2 thoughts on “EL 227 Student Blogging

  1. Newswriting Presentation

    Ok..so I’m dealing with the first part of chapter four..

    9 out of 10 people would say this is hard…
    1 out of 5 every person that said it is hard would say this was super hard…

    But the proxy doesn’t say why it’s hard.

    That’s what a proxy is people, it’s when they say on TV “4 out of 5 dentists agree..” but then they don’t really say what they agree on!

    So the next time you take a survey, remember–that if you can’t give a reason why you feel a certain way–your dealing with a proxy. The United States Cenus Bureau prefers a type of proxy.

    As do many groups when they say “in a new two-year study..”

    It’s really fascinating.

    What else is fascinating…sometimes a proxy is a good thing–or at least used for a good reason–because not everything can be measured precisely right down to who what where when how and why. So a proxy is used to get a rough guessimate. But a proxy is not really a good thing to use.

    Social-science proxies arent as reliable at measuring things. We can measure life expectancies, the time of death, and home sales better than we can hunger or poverty.

    So the next time you see a proxy, or a “in a new three year study…” just say “it ain’t necessarily so!”

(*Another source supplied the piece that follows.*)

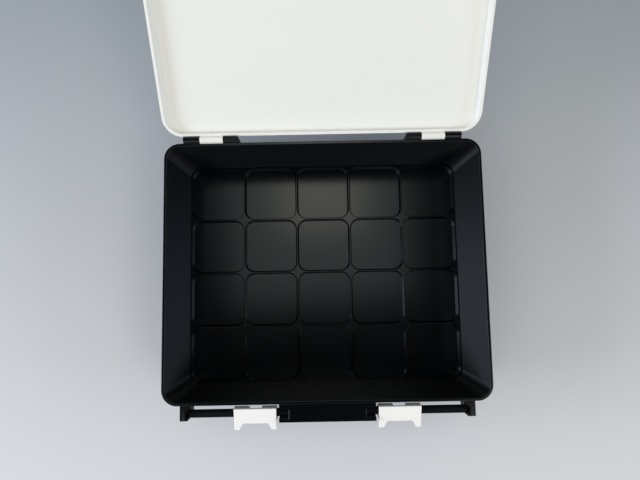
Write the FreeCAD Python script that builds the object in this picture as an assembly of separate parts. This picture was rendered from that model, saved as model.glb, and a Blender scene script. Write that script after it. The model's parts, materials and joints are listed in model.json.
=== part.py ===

  2. Ch. 4 The Perils of Proxies

    The FRAC took a faulty proxy that NBC sensationalized that said one out of every eight American children under 12 is going hungry. Only 33% said that they didn’t have enough money to buy food, so the children went to bed hungry, which is the most vital question, whereas 98% said they relied on a limited number of foods to feed their children. When you think of starving children you may think of Sally Struthers or Kathy Lee on T.V. whaling, but notice these children aren’t usually American. The authors suggest that it makes a difference to know whether or not there was “a traffic jam on the way back from the supermarket” or maybe the children are getting fed a “monotonous” diet. Either way, like we discussed in the last chapter, it is important to ask these kinds of questions before you start getting upset by numbers.
    Ted J. Smith III and Melanie Scarborough, who worked for an unpublished paper, discovered that 87% “simply relayed the findings of the FRAC study to the public without negative criticism of any kind.” (75) The Physician Task force which was lead by psychologists instead of actual doctors used even worse methods of research that concluded 20 million people were not getting enough food stamps to buy food, yet there were many counties that fell under this category that had farms that were “valued well above half a million dollars. If farmers like these, who may technically be eligible for food stamps, fail to participate in the program, you somehow doubt they’re suffering from malnutrition.” (76)This shows that proxies are inaccurate, but researchers like to use them because it makes the issue seem more “pressing.”
    This reminds me of lacking proportionality. If a reporter only gets quotes or numbers that favor their personal cause it also shows imbalance. It goes back to the beginning when we learned that if you have a pet issue, stay away from it if you can’t handle it. Proxies do the job of their name by only getting an approximate and broad definition of hunger. The authors criticize nutritionist Jean Mayer who uses hunger as a “synonym for inequality.” They then point out measuring iron intake in poor kids will not support that.
    Another flaw in measuring hunger and poverty, is measuring income. Definitions of poverty are purely subjective. News should be objective, but it’s hard to do that when you personally have to define something. I agree with the author’s statements on the error in using low-income as a definition of “poor.” (79) Examples are retirees who have a low income but own a home and have assets. Also, ex-students who are just getting into the workforce and live with our parents are placed under that category too. I think this makes it unfair because if people who have other means of income receive government assistance, I think it takes away from people who really need it. Low income means some income, not “no income!” Measuring more directly than proxies would still be troublesome because then we’d have to ask specific questions, like how many rooms and what sizes do they have to be for the occupants to be poor? As reporters, we can learn to ask better questions, because as the authors said, we would have been able to use all the funds donated to aid in poverty better if there hadn’t been insufficient proxies.
    Finally, even scientists are affected by proxies, due to the flaws in the study of electromagnetic fields, the public lost between “$1 billion and $3 billion per year.” (83)Imagine, we could’ve been feeding all those kids whose parents don’t use their food stamps with that money! Researchers aren’t completely to blame. Sometimes, they just don’t know the right things to measure or sometimes, they can’t measure it directly. There’s no denying that hunger is an issue, but as reporters, we shouldn’t focus on the object of the studies, but the methods we use. As the authors say, don’t ask “how many”, but ask “how.” In news worthy story, statistics may make us seem smart, but if we can’t understand how bank robberies, etc. happened, it is hard to make a news story interesting. I take the two-year-old approach and ask “why” over and over, because whatever the numbers say “ain’t necessarily so.”